▸ Problem details:
Nothing should be output except the lines from the one containing "# Lock nodes" through the one containing "if empty is", both ends included, each repeated exactly.

▸ Information provided:
┄┄┄┄┄┄┄┄┄┄

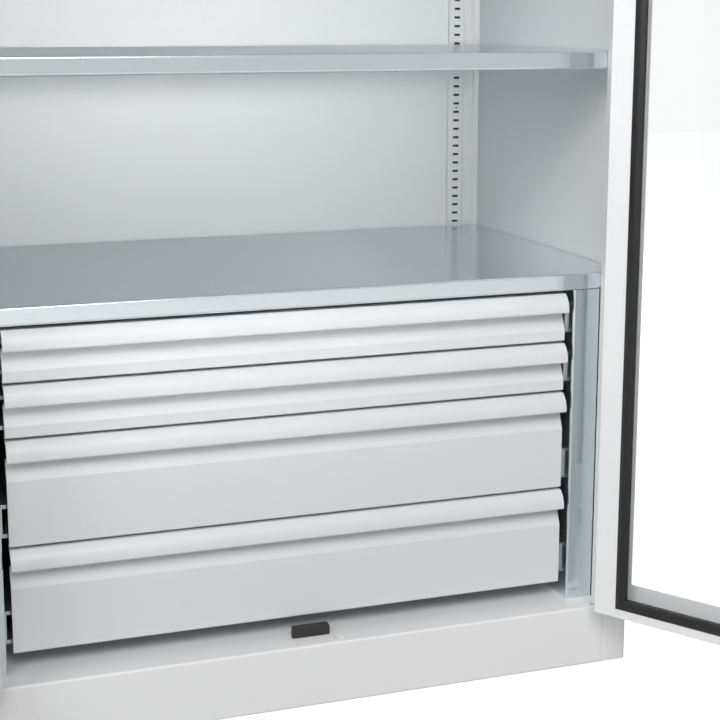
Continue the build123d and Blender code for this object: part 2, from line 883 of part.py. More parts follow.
# Lock nodes
save("lock_plate", swing(lock_plate(), 1))
save("lock_case", swing(lock_case(), 1))
save("lock_handle", swing(lock_handle(), 1))
save("lock_cam", swing(lock_cam(), 1))
save("key_plug", swing(key_plug(), 1))
save("rod_lower", swing(lock_rod(1), 1))
save("rod_upper", swing(lock_rod(-1), 1))
save("rod_guides", swing(rod_guides(), 1))
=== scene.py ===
# %% [markdown]
# # A heavy-duty workshop cabinet in sheet steel
#
# The cabinet is folded from light grey sheet, with four drawers below, galvanised shelves above and
# two glazed wing doors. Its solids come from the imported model, all in one frame: metres, Z up,
# X across the front, Y into the depth, and Z = 0 on the floor.
#
# This lesson dresses those solids. It loads them, sets up the camera, the light and the floor,
# mixes one finish for each kind of metal, rubber, plastic and glass, and then adds the pieces that
# a solid model leaves plain: the rounded rubber profile of the windows, screws, feet and the lock.

# %% Load the cabinet
import json
import math

import bmesh
import bpy
import numpy as np
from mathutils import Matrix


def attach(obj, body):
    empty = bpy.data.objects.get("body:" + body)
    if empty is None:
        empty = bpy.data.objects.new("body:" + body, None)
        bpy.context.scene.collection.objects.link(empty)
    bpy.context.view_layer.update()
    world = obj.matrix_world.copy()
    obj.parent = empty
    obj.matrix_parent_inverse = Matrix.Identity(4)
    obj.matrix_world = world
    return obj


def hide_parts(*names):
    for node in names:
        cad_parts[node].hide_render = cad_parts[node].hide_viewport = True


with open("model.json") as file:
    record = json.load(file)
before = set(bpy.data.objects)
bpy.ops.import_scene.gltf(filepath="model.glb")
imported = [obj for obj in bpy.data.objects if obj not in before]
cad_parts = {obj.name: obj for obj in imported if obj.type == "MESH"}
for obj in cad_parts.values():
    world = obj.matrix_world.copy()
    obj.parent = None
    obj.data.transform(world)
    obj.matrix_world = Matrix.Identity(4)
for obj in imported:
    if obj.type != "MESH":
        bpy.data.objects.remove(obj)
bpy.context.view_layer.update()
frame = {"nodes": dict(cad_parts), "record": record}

# %% [markdown]
# ## Camera
#
# The view is the one of a shop picture: from the front left, at waist height, close enough that the
# top of the cabinet and the left door are out of the frame. A technical camera would keep the
# uprights parallel by shifting its lens a long way. That shift would stay when the camera is moved
# round the cabinet, so most of it is made by tilting the camera down instead, and only a small
# shift is left.

# %% Set the camera
PICTURE = 720
FOCAL_PIXELS = 1505.5
SENSOR_WIDTH = 36.0
LENS_SHIFT = (0.0239, -0.1)
EYE = (-0.6055, -1.9053, 0.9682)
LOOK_DOWN, LOOK_RIGHT = 10.33, 18.86

camera_data = bpy.data.cameras.new("camera")
camera_data.sensor_width = SENSOR_WIDTH
camera_data.lens = FOCAL_PIXELS / PICTURE * SENSOR_WIDTH
camera_data.shift_x, camera_data.shift_y = LENS_SHIFT
camera = bpy.data.objects.new("camera", camera_data)
bpy.context.scene.collection.objects.link(camera)
camera.location = EYE
camera.rotation_euler = (math.radians(90 - LOOK_DOWN), 0.0, math.radians(-LOOK_RIGHT))
bpy.context.scene.camera = camera
print("lens", round(camera_data.lens, 2), "mm at", EYE)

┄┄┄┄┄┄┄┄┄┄

▸ In response:
# Lock nodes
save("lock_plate", swing(lock_plate(), 1))
save("lock_case", swing(lock_case(), 1))
save("lock_handle", swing(lock_handle(), 1))
save("lock_cam", swing(lock_cam(), 1))
save("key_plug", swing(key_plug(), 1))
save("rod_lower", swing(lock_rod(1), 1))
save("rod_upper", swing(lock_rod(-1), 1))
save("rod_guides", swing(rod_guides(), 1))
=== scene.py ===
# %% [markdown]
# # A heavy-duty workshop cabinet in sheet steel
#
# The cabinet is folded from light grey sheet, with four drawers below, galvanised shelves above and
# two glazed wing doors. Its solids come from the imported model, all in one frame: metres, Z up,
# X across the front, Y into the depth, and Z = 0 on the floor.
#
# This lesson dresses those solids. It loads them, sets up the camera, the light and the floor,
# mixes one finish for each kind of metal, rubber, plastic and glass, and then adds the pieces that
# a solid model leaves plain: the rounded rubber profile of the windows, screws, feet and the lock.

# %% Load the cabinet
import json
import math

import bmesh
import bpy
import numpy as np
from mathutils import Matrix


def attach(obj, body):
    empty = bpy.data.objects.get("body:" + body)
    if empty is None:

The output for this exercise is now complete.